- [WHAT YOU SHOULD DO]: Provide the data again in its entirety, exactly as given.

------------

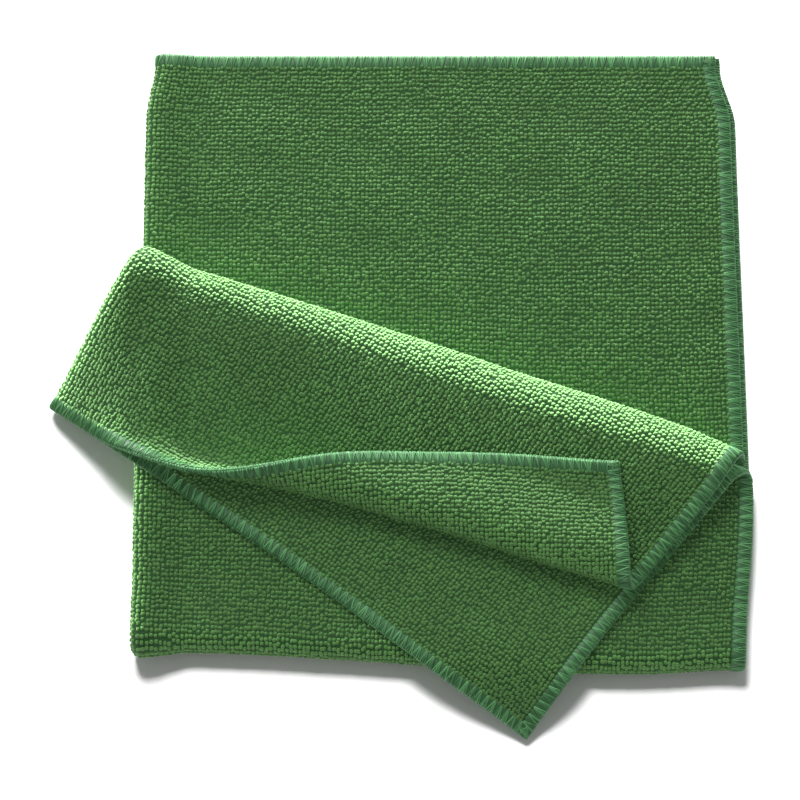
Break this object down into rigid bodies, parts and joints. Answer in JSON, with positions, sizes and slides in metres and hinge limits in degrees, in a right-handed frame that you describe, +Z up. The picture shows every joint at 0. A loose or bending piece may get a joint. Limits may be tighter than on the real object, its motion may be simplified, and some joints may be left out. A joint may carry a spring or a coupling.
{
  "type": "folded microfibre cloth",
  "caption": "Square terry microfibre cloth, folded in quarters, its top layers turned back along a slant and one corner curled up, with an overlocked hem.",
  "frame": {"origin": "centre of the folded cloth's bounding box, on the surface it lies on", "axes": "+Z up out of the surface, +Y towards the two stacked back hems, +X towards the right hems, with the first fold at -X and the second fold at -Y"},
  "size_m": [0.2256, 0.2264, 0.0302],
  "materials": {
    "green_terry": "matt looped pile",
    "hem_thread": "fine overlock thread, slightly bluer than the pile"
  },
  "bodies": {
    "root": {"cloth": "green_terry"}
  },
  "joints": []
}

------------

- [EXERCISE RESPONSE]:
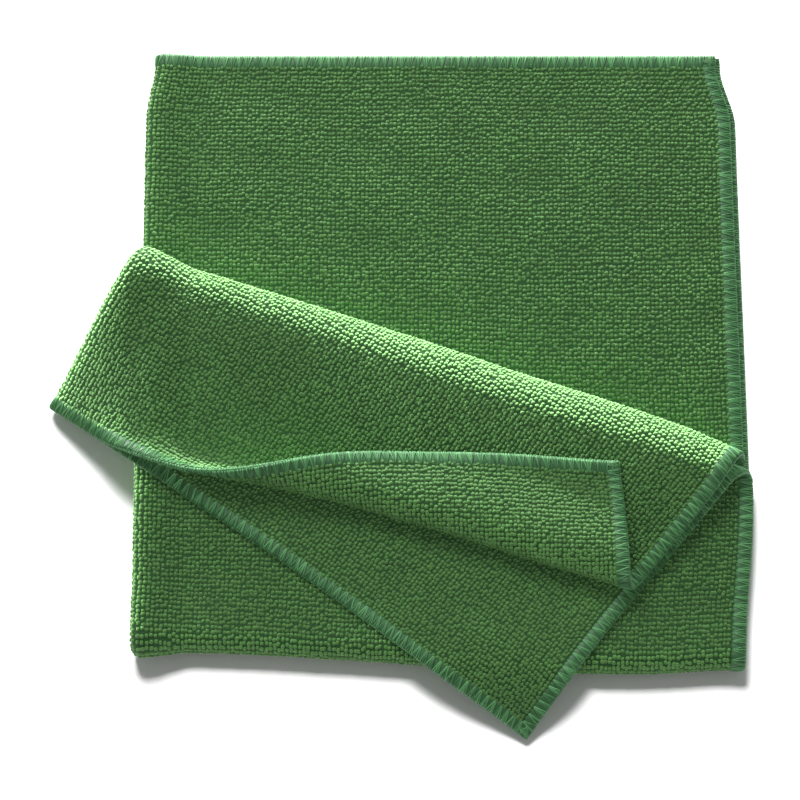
Break this object down into rigid bodies, parts and joints. Answer in JSON, with positions, sizes and slides in metres and hinge limits in degrees, in a right-handed frame that you describe, +Z up. The picture shows every joint at 0. A loose or bending piece may get a joint. Limits may be tighter than on the real object, its motion may be simplified, and some joints may be left out. A joint may carry a spring or a coupling.
{
  "type": "folded microfibre cloth",
  "caption": "Square terry microfibre cloth, folded in quarters, its top layers turned back along a slant and one corner curled up, with an overlocked hem.",
  "frame": {"origin": "centre of the folded cloth's bounding box, on the surface it lies on", "axes": "+Z up out of the surface, +Y towards the two stacked back hems, +X towards the right hems, with the first fold at -X and the second fold at -Y"},
  "size_m": [0.2256, 0.2264, 0.0302],
  "materials": {
    "green_terry": "matt looped pile",
    "hem_thread": "fine overlock thread, slightly bluer than the pile"
  },
  "bodies": {
    "root": {"cloth": "green_terry"}
  },
  "joints": []
}